Since 2001, American for Prosperity Foundation, a tax-exempt charity that solicit contributions in California, had renewed its registration and filed a copy of its Form 990 with the Attorney General. To preserve donors’ anonymity, however, the foundation declined to file unredacted Schedule Bs. Disclosure of their Schedule Bs, the foundation believed, would make their donors less likely to contribute and would subject donors to the risk of reprisals. The foundation tends to advocate for conservative and libertarian causes and is associated with Charles Koch. The foundation had faced no consequences for noncompliance, until 2010, when California increased its enforcement of charities’ Schedule B disclosure obligations. California’s Attorney General ultimately threatened the foundation with suspension of its registrations and fines for noncompliance. American for Prosperity Foundation filed suit, alleging that the compelled disclosure requirement violated its First Amendment rights and the rights of its donors.
Opinion of the Court except as to Part II–B–1: Roberts, Kavanaugh, Barrett, Alito, Gorsuch, Thomas.
Dissenting opinion: Sotomayor, Breyer, Kagan.
Chief Justice ROBERTS delivered the opinion of the Court, except as to Part II–B–1.
II
A
. . . The First Amendment prohibits government from “abridging the freedom of speech, or of the press; or the right of the people peaceably to assemble, and to petition the Government for a redress of grievances.” This Court has “long understood as implicit in the right to engage in activities protected by the First Amendment a corresponding right to associate with others.” Protected association furthers “a wide variety of political, social, economic, educational, religious, and cultural ends,” and “is especially important in preserving political and cultural diversity and in shielding dissident expression from suppression by the majority.” Government infringement of this freedom “can take a number of forms.” We have held, for example, that the freedom of association may be violated where a group is required to take in members it does not want, where individuals are punished for their political affiliation, or where members of an organization are denied benefits based on the organization’s message.
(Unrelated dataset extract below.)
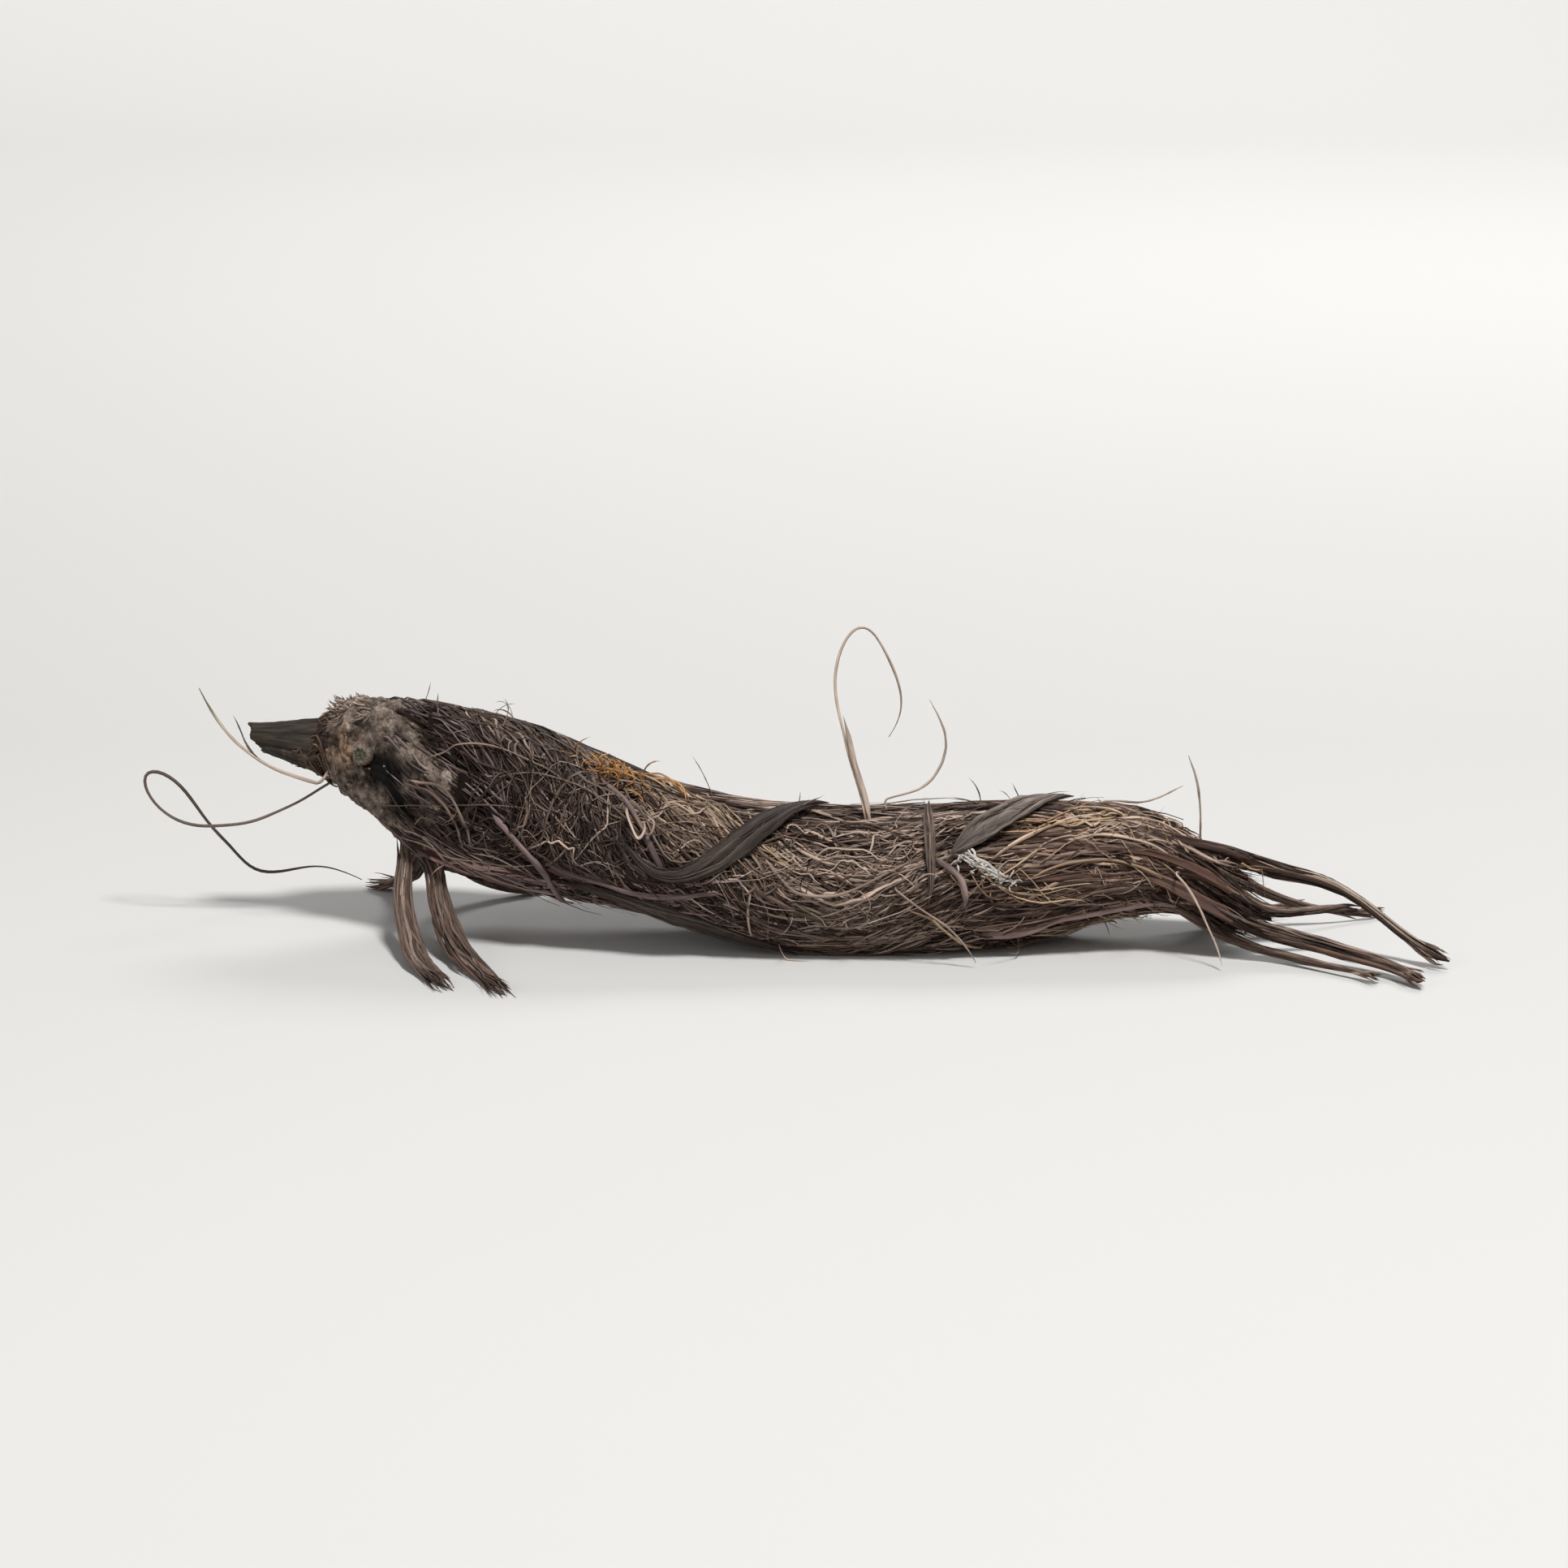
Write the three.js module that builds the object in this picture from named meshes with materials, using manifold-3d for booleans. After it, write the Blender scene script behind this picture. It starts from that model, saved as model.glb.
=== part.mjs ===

We have also noted that “[i]t is hardly a novel perception that compelled disclosure of affiliation with groups engaged in advocacy may constitute as effective a restraint on freedom of association as [other] forms of governmental action.” NAACP v. Alabama [1958] involved this chilling effect in its starkest form. The NAACP opened an Alabama office that supported racial integration in higher education and public transportation. In response, NAACP members were threatened with economic reprisals and violence. As part of an effort to oust the organization from the State, the Alabama Attorney General sought the group’s membership lists. We held that the First Amendment prohibited such compelled disclosure. We explained that “[e]ffective advocacy of both public and private points of view, particularly controversial ones, is undeniably enhanced by group association,” and we noted “the vital relationship between freedom to associate and privacy in one’s associations.” Because NAACP members faced a risk of reprisals if their affiliation with the organization became known—and because Alabama had demonstrated no offsetting interest “sufficient to justify the deterrent effect” of disclosure—we concluded that the State’s demand violated the First Amendment.
B
1
NAACP v. Alabama did not phrase in precise terms the standard of review that applies to First Amendment challenges to compelled disclosure. We have since settled on a standard referred to as “exacting scrutiny.” Under that standard, there must be “a substantial relation between the disclosure requirement and a sufficiently important governmental interest. To withstand this scrutiny, the strength of the governmental interest must reflect the seriousness of the actual burden on First Amendment rights.” Such scrutiny, we have held, is appropriate given the “deterrent effect on the exercise of First Amendment rights” that arises as an “inevitable result of the government’s conduct in requiring disclosure.” . . .
III
As explained, exacting scrutiny requires that there be “a substantial relation between the disclosure requirement and a sufficiently important governmental interest.” . . .
We do not doubt that California has an important interest in preventing wrongdoing by charitable organizations. . . .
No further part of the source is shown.